Потом пришел мой черед. Я прочел рассказ «Честное слово», написанный перед самой войной и опубликованный в июньском, уже военном, номере журнала «Костер». Вслух я читал эту вещицу, если не ошибаюсь, впервые, читал отменно плохо, больше чем следовало волнуясь, но ребята выслушали меня до конца, посмеялись, похлопали, попросили, как это часто бывает, рассказать, «что было с этим мальчиком дальше»…
А когда через полчаса или час, распростившись с читателями, мы с Квитко вышли на пыльный московский перекресток, к трамвайной остановке, Лев Моисеевич сразу заговорил об этом моем рассказе: какой, мол, это славный, умный, добрый, тонкий рассказ.
— И сколько мальчиков и девочек он научит хорошему, сделает их честными! — сказал он, одаряя меня своей лучистой улыбкой.
Я поблагодарил, но не мог не сказать при этом, что, к сожалению, не верю в такую быструю отдачу и что вообще не убежден, что искусство, даже очень большое, способно так прямо и непосредственно влиять на души тех, кого мы называем читательской массой.
— Ну, а если даже один-два из пятидесяти задумаются — разве это плохо? — сказал Квитко.
Подходил его трамвай, и он как-то застенчиво, как бы извиняясь, протянул мне руку.
— Мы должны учить доброму, — сказал он, глядя мне в глаза. Сказал спокойно, без всякой учительности и наставительности, как бы самому себе.

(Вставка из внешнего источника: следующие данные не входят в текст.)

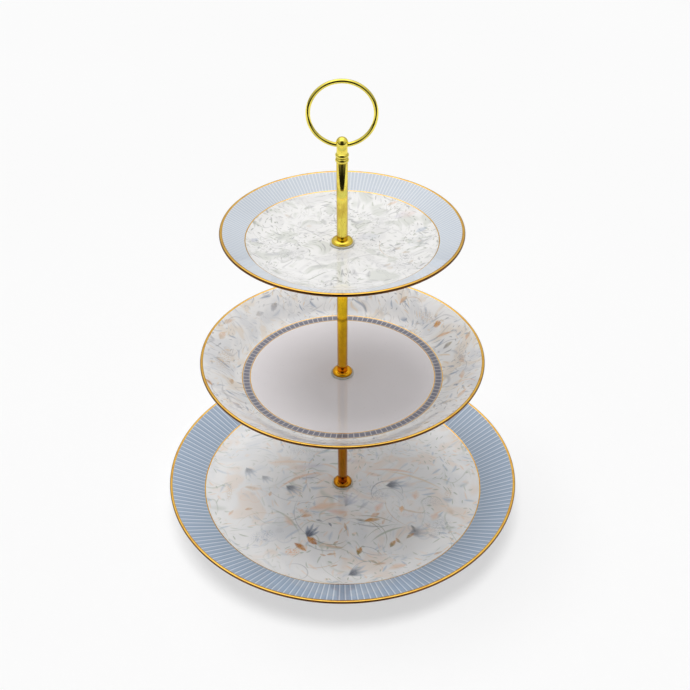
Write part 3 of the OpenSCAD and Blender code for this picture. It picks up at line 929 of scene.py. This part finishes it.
def paint_middle(p):
    """The middle plate's rim: loose petals and leaves in pale blue, peach and gold."""
    p.foliage((-71, 23, 0), 0.8, GREY, BLUE, PALE_TAN, 0.8)
    for row in (
        (-80, 14, 60, 13, TAN, GREY, 0.27), (60, 58, 0, 12, BLUE, PEACH, 0.24),
        (86, -8, 20, 14, BLUE, GREY, 0.21), (-60, -58, 40, 13, BLUE, PEACH, 0.21),
        (20, -86, 0, 12, GREY, PEACH, 0.21), (-40, 74, 0, 13, GREY, BLUE, 0.24),
    ):
        p.blossom(*row)
    for row in (
        (70, 48, 0, 5.5, 5.0, GOLD_INK, GOLD_INK, 0.95),
        (76, 26, 20, 7, 3.6, SLATE, OLIVE, 0.7),
        (46, 76, 30, 7, 3.0, PEACH, TAN, 0.8),
        (90, 25, 60, 7, 3.0, PEACH, TAN, 0.7),
        (74, 37, -10, 11, 2.2, PEACH, GOLD_INK, 0.7),
        (-52, 69, 60, 8, 4.0, BLUE, SLATE, 0.6),
        (-62, 60, 40, 7, 3.4, GREY, BLUE, 0.6),
        (-87, 27, 70, 9, 4.0, TAN, PEACH, 0.6),
        (-77, -15, 90, 7, 3.0, TAN, GOLD_INK, 0.6),
        (-70, -46, -40, 10, 4.0, LILAC, BLUE, 0.7),
        (60, -54, 40, 11, 4.0, LILAC, BLUE, 0.5),
        (55, -65, 20, 4, 2.4, OLIVE, OLIVE, 0.8),
        (-90, -31, -40, 7, 3.0, GOLD_INK, GOLD_INK, 0.8),
        (80, -37, 50, 10, 4.0, PALE_PEACH, PEACH, 0.7),
        (83, -12, 80, 10, 3.4, PEACH, PALE_PEACH, 0.6),
        (-30, -84, 10, 9, 3.0, BLUE, LILAC, 0.5),
        (34, -82, -20, 8, 3.0, PALE_PEACH, TAN, 0.6),
        (-84, 42, 50, 9, 3.0, TAN, GOLD_INK, 0.5),
        (20, 90, 0, 9, 3.0, TAN, PEACH, 0.5),
        (-20, 88, 10, 9, 3.4, PALE_PEACH, TAN, 0.6),
        (84, 6, 100, 11, 3.4, PEACH, BLUE, 0.5),
    ):
        p.petal(*row, soft=0.6, gilt=0.15)
    for row in (
        (80, -30, 60, 10, 80, PEACH, 0.6), (78, -2, 0, 9, 80, GREY, 0.5),
        (-78, -34, 200, 10, 70, BLUE, 0.5), (-74, 40, 130, 10, 70, GREY, 0.5),
        (44, -72, 300, 12, 60, SAGE, 0.6), (-46, -72, 240, 12, 60, GREY, 0.5),
        (50, 66, 60, 10, 70, TAN, 0.5), (0, -90, 270, 9, 80, GREY, 0.4),
    ):
        p.stem(*row)
    for row in (
        (-84, 4, 80, 30, 12, TAN, 0.5), (84, 10, 90, 30, 12, GREY, 0.4),
        (0, -84, 0, 40, 10, GREY, 0.35), (64, 56, 130, 26, 10, TAN, 0.4),
    ):
        p.stipple(*row)


def paint_top(p):
    """The top plate's well: a pale grey print with a few tan and blue touches."""
    p.foliage((57, -33, 0), 0.95, ASH, GREY, SAGE, 0.75)
    for row in (
        (-33, -12, 20, 24, GREY, GREY, 0.24), (-22, 22, 0, 18, GREY, TAN, 0.21),
        (26, 26, 0, 18, GREY, GREY, 0.18), (30, -30, 0, 20, GREY, TAN, 0.21),
        (-10, -40, 40, 18, GREY, GREY, 0.21), (50, 2, 0, 16, BLUE, TAN, 0.21),
    ):
        p.blossom(*row)
    for row in (
        (35, -7, 30, 7, 3.0, SLATE, TAN, 0.55), (41, -11, 10, 6, 2.4, TAN, OLIVE, 0.55),
        (52, 15, 20, 9, 5.0, PALE_BLUE, BLUE, 0.6), (28, -27, 40, 7, 2.6, GREY, TAN, 0.5),
        (28, -46, 20, 6, 2.6, GREY, GREY, 0.5), (16, -47, 0, 7, 2.4, GREY, GREY, 0.5),
        (43, -24, 60, 7, 2.4, GREY, TAN, 0.5), (23, -13, 80, 6, 2.4, GREY, GREY, 0.45),
        (-12, 27, 100, 8, 3.0, GREY, GREY, 0.45), (-57, 0, 60, 8, 4.0, LILAC, BLUE, 0.6),
        (-23, 46, 30, 9, 3.0, SAGE, GREY, 0.6), (34, 48, 10, 8, 2.6, TAN, PEACH, 0.6),
        (42, 35, 0, 16, 8.0, LILAC, PINK, 0.4), (11, 27, 40, 9, 3.6, GREY, LILAC, 0.45),
        (-45, -14, 20, 12, 5.0, GREY, LILAC, 0.35), (-40, 8, 60, 11, 4.0, GREY, SAGE, 0.4),
        (-14, -28, 10, 12, 4.0, GREY, GREY, 0.35), (8, -36, 110, 10, 3.4, GREY, GREY, 0.4),
        (-36, 34, 150, 8, 3.0, GREY, TAN, 0.4), (16, 8, 20, 18, 10.0, LILAC, PALE_BLUE, 0.35),
    ):
        p.petal(*row)
    for row in (
        (-60, -28, 50, 58, 22, GREY, 0.55), (8, 40, 250, 34, 40, GREY, 0.4),
        (20, -30, 120, 16, 70, GREY, 0.4), (-28, -34, 60, 16, 70, GREY, 0.4),
        (40, -4, 200, 16, 70, TAN, 0.4), (6, -56, 90, 20, 50, GREY, 0.4),
    ):
        p.stem(*row)
    for row in ((-34, -14, 0, 26, 16, GREY, 0.35), (40, -20, 60, 26, 14, GREY, 0.35)):
        p.stipple(*row)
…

А вторая, и последняя, наша встреча состоялась ровно год спустя. Столкнулись мы в том маленьком переулочке или тупике, который отделяет здание ЦК ВЛКСМ от Маросейки и где в те годы был вход в Военный отдел ЦК. Этот Военный отдел неожиданно, телеграммой, вызвал меня с фронта, вернее, из прифронтовой полосы, где «батальон особого назначения» Московского военно-инженерного училища, в котором я тогда служил, строил так называемые УРы (укрепленные районы). Зачем, для какой надобности меня отзывают, я не имел понятия, был озадачен и даже огорчен, потому что в армию пошел добровольцем и участью своей был доволен. А Лев Моисеевич шел тогда как раз из Военного отдела, и ему было уже известно, с какой целью меня, как и многих других литераторов, приглашают в ЦК. Нам предстояло составлять тексты листовок с обращением к немецким солдатам и нашей молодежи, оказавшейся на оккупированных территориях.